La conclusion de la Commission relative à l’article 96 est raisonnable
[7] Pour ce qui est de l’analyse concernant l’article 96, la Commission n’a pas omis, contrairement à ce que prétend le demandeur, d’évaluer son allégation de risque en raison de la race ou des opinions politiques imputées. La Commission avait bien conscience de cette allégation et, plusieurs fois dans sa décision, elle a conclu que le demandeur n’était pas exposé à un risque prospectif du fait de sa race ou de ses opinions politiques. La Commission a par exemple conclu, au paragraphe 10 de la décision, que les FARC avaient pris le demandeur et son grand‑père pour cibles afin de leur extorquer de l’argent, et non à cause de leur race ou des efforts consentis par le demandeur pour faire agir les propriétaires terriens de concert. La Commission a de même conclu, au paragraphe 29, que le demandeur ne correspondait pas au profil d’un dirigeant communautaire afro‑colombien (une personne risquant d’être victime de violence).

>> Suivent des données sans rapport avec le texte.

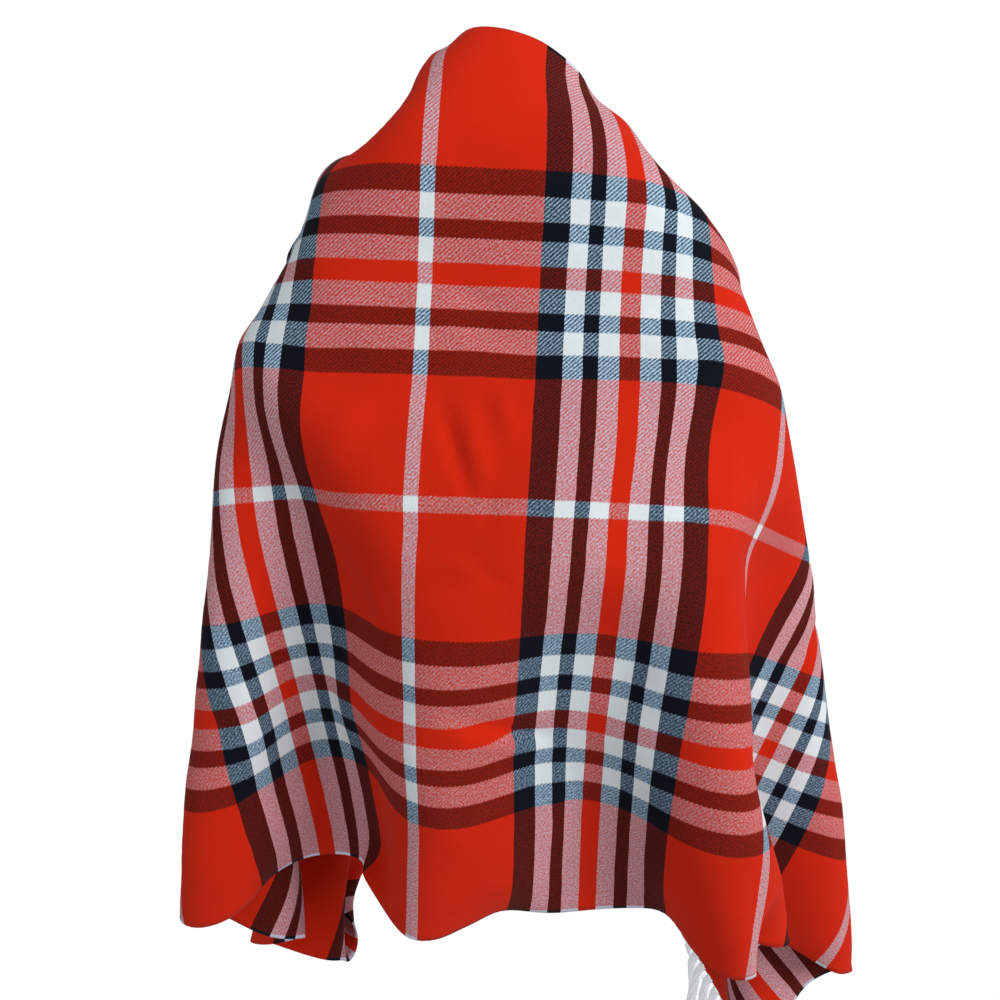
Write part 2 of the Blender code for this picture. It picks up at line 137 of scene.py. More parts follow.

[8] La Commission pouvait s’appuyer amplement sur la preuve pour tirer ces conclusions puisque, dans son témoignage, le demandeur avait lui‑même déclaré que sa crainte était liée au risque d’être extorqué par les FARC, mais n’avait jamais mentionné le risque d’être ciblé en raison de sa race ou des efforts déployés, sans succès, auprès des propriétaires terriens. Le demandeur n’avait jamais allégué non plus dans son Formulaire de renseignements personnels qu’il courait un risque quelconque en lien avec sa race ou ses opinions politiques (il n’y avait qu’une simple allusion à un commentaire raciste formulé par un des soldats des FARC qui avait participé à l’attaque). Les faits d’espèce diffèrent donc des faits de l’affaire Gonsalves c Canada (Citoyenneté et Immigration), 2011 CF 648, invoquée par le demandeur, parce que dans cette affaire, contrairement à la nôtre, les demandeurs avaient soutenu à plusieurs reprises que les multiples agressions à leur endroit étaient motivées par l’intolérance raciale, et la preuve objective sur la situation dans le pays démontrait que les membres de leur groupe ethnique risquaient d’être persécutés sur tout le territoire.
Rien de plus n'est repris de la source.